Calling crowded immigration detention conditions “a ticking time bomb,” New Jersey Sen. Cory Booker and Rep. Pramila Jayapal of Washington state have introduced legislation that would release thousands of detained people whose lives are at risk due to the novel coronavirus pandemic. There were more than 33,000 people in Immigration and Customs Enforcement (ICE) custody as of the beginning of April—including over 5,000 asylum-seekers—and many likely wouldn’t be detained right now if any other administration was in place.
“This is really a matter of life and death: it’s time that we act quickly and decisively to save as many lives as possible, and that means ending the unnecessary detention of immigrants during this public health crisis,” Booker said in a statement. “We are in the midst of a public health crisis that has upended all of our daily lives,” Jayapal said, “and we have a moral obligation to look out for the most vulnerable people among us.”
The Federal Immigrant Release for Safety and Security Together (FIRST) Act, Jayapal wrote on Twitter, “calls for the immediate release of people in detention centers who are under 21, over 50, or have a vulnerable health condition. It also calls for ICE to review the custody of ALL immigrants in detention in order to lower the detention population and to release those that don't pose a risk to public safety. Social distancing in a detention center is an oxymoron.”

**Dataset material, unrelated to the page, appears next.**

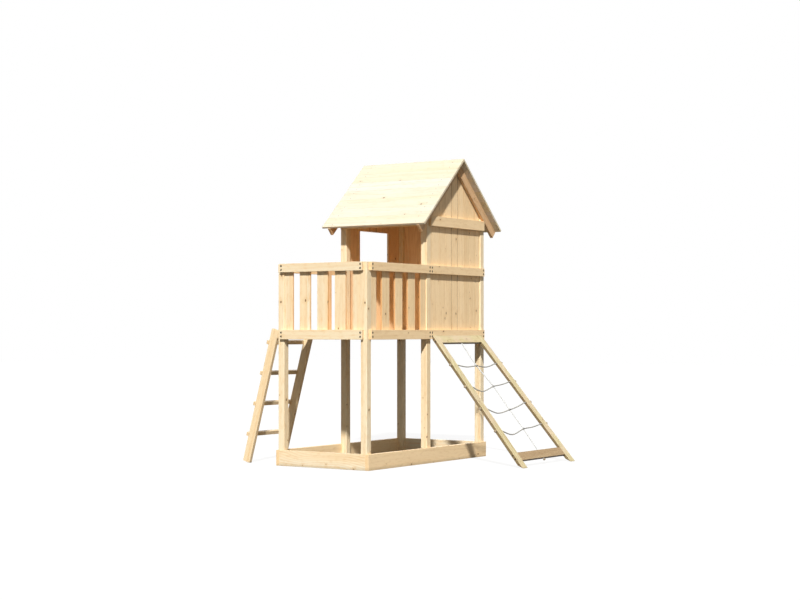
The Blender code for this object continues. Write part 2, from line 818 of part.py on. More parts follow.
def cross_rope_path(number, down):
    """Route of one cross rope from knot to knot, and the place of its crossing."""
    depth = -RAMP_THICKNESS / 2
    front, back = rope_end_places(number, down)
    ends = []
    for sign, place in ((-1, front), (1, back)):
        middle = ramp_point(place, depth, RAMP_MIDDLE)
        half = ramp_half_spacing(middle.z)
        outer = half + RAMP_BOARD_WIDTH / 2 + CLEARANCE + KNOT_DIAMETER / 2
        inner = half - RAMP_BOARD_WIDTH / 2 - ROPE_DIAMETER / 2
        ends.append((middle + Vector((0, sign * outer, 0)), middle + Vector((0, sign * inner, 0))))
    shift, across = ROPE_CROSSINGS[number]
    crossing = ramp_point(down + shift, depth, RAMP_MIDDLE + across)
    lows = []
    for (_, inner), sag in zip(ends, ROPE_SAGS[number]):
        lows.append((inner + crossing) / 2 + Vector((0, 0, -sag)))
    points = [ends[0][1], lows[0], crossing, lows[1], ends[1][1]]
    path = [ends[0][0]] + smooth_path(points, ROPE_STEP) + [ends[1][0]]
    return path, crossing


def build_net(surface):
    depth = -RAMP_THICKNESS / 2
    low_end = RAMP_LENGTH - RAMP_LOW_BAR_FROM_FOOT
    crossings = []
    added = []
    for number, down in enumerate(cross_rope_places()):
        path, crossing = cross_rope_path(number, down)
        crossings.append(crossing)
        name = f"cross_rope_{number + 1}"
        added.append(tube(name, path, ROPE_DIAMETER / 2, ROPE_SIDES, None))
        for place, centre in (("front", path[0]), ("back", path[-1])):
            added.append(knot(f"knot_{place}_{number + 1}", centre, KNOT_DIAMETER, None))
        added.append(knot(f"knot_middle_{number + 1}", crossing, CROSSING_KNOT_DIAMETER, None))
    clear = ROPE_DIAMETER / 2
    start = ramp_point(RAMP_BOARD_WIDTH - ROPE_BLIND_DEPTH, depth, RAMP_MIDDLE)
    leave = ramp_point(RAMP_BOARD_WIDTH + clear, depth, RAMP_MIDDLE)
    enter = ramp_point(low_end - RAMP_BOARD_WIDTH - clear, depth, RAMP_MIDDLE)
    end = ramp_point(low_end + CLEARANCE + KNOT_DIAMETER / 2, depth, RAMP_MIDDLE)
    path = [start] + smooth_path([leave] + crossings + [enter], ROPE_STEP) + [end]
    net = tube("rope_net", path, ROPE_DIAMETER / 2, ROPE_SIDES, surface)
    added.append(knot("knot_foot", end, KNOT_DIAMETER, None))
    for part in added:
        join_to(net, cutter(part))


def ladder_reach():
    return ladder_point(0.0, LADDER_STRINGER_DEPTH)[0]


def ramp_reach():
    return ramp_point(RAMP_LENGTH, 0).x


def base_centre():
    """Middle of the whole playhouse's plan in the tower frame."""
    roof_reach = RIDGE_Y + EAVE_RUN + ROOF_THICKNESS * ROOF_TANGENT / ROOF_SECANT
    front = -RAIL_THICKNESS - CLEARANCE
    return (ladder_reach() + ramp_reach()) / 2, (front + roof_reach) / 2


def main():
    remove_everything()
    posts, rails, boards = post_wood(), rail_wood(), board_wood()
    roof, treated, rope = roof_wood(), treated_wood(), rope_fibre()
    roof_room = gable_void("roof_room", CLEARANCE)
    rafter_room = gable_void("rafter_room", RAFTER_DEPTH + 2 * CLEARANCE)
    build_posts(posts, roof_room)
    build_sandbox(rails)
    build_rails(rails, rafter_room)
    build_deck(boards)
    build_slats(rails)
    build_walls(boards, roof_room)
    build_roof(roof, rails)
    build_ladder(rails)
    build_ramp(treated)
    build_net(rope)
    middle_x, middle_y = base_centre()
    base = carrier("playhouse", (-middle_x, -middle_y, 0.0))
    for piece in bpy.data.objects:
        if piece.type == "MESH":
            piece.parent = base


main()
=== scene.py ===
"""Looks of the stilt playhouse: timber, rope net, screws, light and camera."""
import math

import bpy
import numpy as np
from bpy.props import FloatProperty, FloatVectorProperty, IntProperty, PointerProperty
from bpy.types import Operator, Panel, PropertyGroup
from mathutils import Matrix, Vector


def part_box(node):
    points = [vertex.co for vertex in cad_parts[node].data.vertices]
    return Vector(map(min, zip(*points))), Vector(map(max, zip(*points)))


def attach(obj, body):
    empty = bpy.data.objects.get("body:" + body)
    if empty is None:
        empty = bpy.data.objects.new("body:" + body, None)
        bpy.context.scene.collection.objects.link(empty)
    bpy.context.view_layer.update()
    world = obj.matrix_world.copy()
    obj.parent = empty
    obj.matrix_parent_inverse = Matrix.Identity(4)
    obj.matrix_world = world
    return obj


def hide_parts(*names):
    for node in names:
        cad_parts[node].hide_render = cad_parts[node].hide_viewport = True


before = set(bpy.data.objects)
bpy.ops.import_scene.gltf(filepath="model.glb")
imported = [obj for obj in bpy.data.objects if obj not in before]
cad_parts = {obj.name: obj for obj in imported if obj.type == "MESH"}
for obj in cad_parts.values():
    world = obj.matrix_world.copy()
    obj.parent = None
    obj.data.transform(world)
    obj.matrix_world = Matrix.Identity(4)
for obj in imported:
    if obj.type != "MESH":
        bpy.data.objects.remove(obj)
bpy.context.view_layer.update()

bl_info = {
    "name": "Stilt Playhouse",
    "version": (1, 0, 0),
    "blender": (4, 5, 0),
    "location": "View3D > Sidebar > Playhouse",
    "description": "Dresses a wooden stilt playhouse with timber, rope and screws",
    "category": "Object",
}

# The tower frame: its origin is in the middle of the tower's width, at the front
# faces of the front posts, on the ground
HALF_WIDTH = 0.500
FRONT_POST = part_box("post_front_left")
TOWER = Vector((FRONT_POST[0].x + HALF_WIDTH, FRONT_POST[0].y, 0.0))
UP = Vector((0.0, 0.0, 1.0))
ALONG_X = Vector((1.0, 0.0, 0.0))
ALONG_Y = Vector((0.0, 1.0, 0.0))

# The slats' wood changes in these steps, from a place left of the tower's middle, which
# lies within a slat, at the front, and from a place behind the front posts' faces, which
# lies in a gap between two slats, at the sides
FRONT_SLAT_STEP = 0.1985
FRONT_SLAT_CHANGE = 0.37
SIDE_SLAT_STEP = 0.2116
SIDE_SLAT_CHANGE = 0.208
# A joint of each wall, from its low end: the first of the two wide ones at the sides
WALL_JOINT_PLACE = 0.388
# Height of the platform rails' middle
PLATFORM_RAIL_MIDDLE = 1.2128

ROOF_PITCH = math.atan(0.9268)
ROOF_THICKNESS = 0.018
# Level distance from the ridge to the eave
EAVE_RUN = 0.698
# Each slope and the way in Y from its eave to the ridge
SLOPES = (("front", 1.0), ("back", -1.0))
LADDER_LEAN = math.atan(0.279)
# Half the thickness of the ladder's rungs and stringers
HALF_LADDER_STOCK = 0.018

# Net ramp, as the solids have it
RAMP_CLEARANCE = 0.0003
RAMP_TOP = 1.204
RAMP_RUN = 1.011
RAMP_MIDDLE = 1.487
RAMP_TOP_SPACING = 0.802
RAMP_FOOT_SPACING = 0.924
RAMP_BOARD_WIDTH = 0.088
RAMP_THICKNESS = 0.028
RAMP_LOW_BAR_FROM_FOOT = 0.090
RAMP_CORE = -RAMP_THICKNESS / 2
RAMP_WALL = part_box("platform_rail_right_house")[1].x + RAMP_CLEARANCE
RAMP_LENGTH = math.hypot(RAMP_RUN, RAMP_TOP)
RAMP_LOW_END = RAMP_LENGTH - RAMP_LOW_BAR_FROM_FOOT
RAMP_LOW_BAR = RAMP_LOW_END - RAMP_BOARD_WIDTH
RAMP_DOWN = np.array((RAMP_RUN, 0.0, -RAMP_TOP)) / RAMP_LENGTH
RAMP_OUT = np.array((RAMP_TOP, 0.0, RAMP_RUN)) / RAMP_LENGTH
# Places of the ramp's screws, down its slope: two in the top bar and two in the low one
RAMP_SCREWS = (0.034, 0.068, RAMP_LOW_END - 0.066, RAMP_LOW_END - 0.022)

# Rope net, as the solids have it: sags of the front and back halves, shifts of the
# crossings down and across the ramp, rise of the back ends
ROPE_SAGS = ((0.015, 0.022), (0.046, 0.004), (0.038, 0.006), (0.044, 0.006))
ROPE_CROSSINGS = ((0.021, -0.019), (0.014, 0.020), (0.036, 0.012), (0.006, 0.015))
BACK_ROPE_RISES = (0.0, 0.030, 0.034, 0.030)
END_KNOT_OUT = 0.0153
# How far a rope runs straight past a board's edge, how far inside the top bar the centre
# rope ends, and the distance between the points of a free rope
ROPE_STRAIGHT = 0.006
ROPE_IN_TOP_BAR = 0.040
ROPE_STEP = 0.004
# Thickness of the other ropes as shares of a cross rope's, and a crossing knot's size
# as a share of an end knot's
END_KNOT_ROPE = 0.86
CROSSING_KNOT_ROPE = 0.80
CENTRE_ROPE = 0.92
CROSSING_KNOT_SIZE = 0.9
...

In one recent lawsuit demanding the release of people from a number of Pennsylvania facilities, groups said as many as 60 people are forced to share sinks and showers, while others “are packed into open spaces where they literally can touch people sleeping next to them,” the complaint said. “Plaintiffs’ public health and medical experts attest that the crowded conditions at the three prisons make the most vital preventative measure, social distancing, impossible.”
Jayapal wrote that “For those that remain in detention centers, it also guarantees access to hygiene products, the ability to contact loved ones, and the ability to videoconference with legal counsel at no cost.” In another lawsuit filed last month demanding the release of children and parents from three migrant family jails, plaintiffs said broken soap dispensers in rooms “have not been fixed despite their requests.”
Under the FIRST Act, the statement from Booker’s office continued, “individuals moved out of immigration detention would not be forced to return to detention once the public health emergency has lifted unless an individualized determination is made that the person is a threat to public safety or alternatives to detention are insufficient to guarantee attendance at immigration proceedings.”
“The bill comes as a growing number of immigrants in federal custody are testing positive for COVID-19,” the statement continued. “According to data released by ICE, 16 of the 72 immigrants who have tested positive nationally are located at detention centers in New Jersey, the highest of any other state. Each of New Jersey’s four facilities that house ICE detainees have reported cases of COVID-19 among its staff and detainees, and the first immigrant detainee to test positive for COVID-19 in the U.S. was from a detention center in New Jersey.”
The bill, which is cosponsored by Sens. Elizabeth Warren, Kamala Harris, Bernie Sanders, Kirsten Gillibrand, and Mazie Hirono, would also notably stop ICE agents from carrying out what’s cruelly known as collateral arrests, which is when someone who wasn’t even the target of a raid gets detained because they also live there—or just happened to be there at the time. This highly ties in to the current pandemic, because that first ICE detainee confirmed to have tested positive for COVID-19 was a collateral arrest.
“The federal government is entirely responsible for the safety and wellbeing of immigrants in detention centers and Congress must ensure that ICE is heeding critical public health guidance and keeping immigrants and our communities safe from infection,” Jayapal said. “By reducing the number of people held in ICE detention centers and making sure those who remain in detention have access to needed soap and proper hygiene products, the FIRST Act reduces the risk to spreading disease and protects immigrants and our public health.”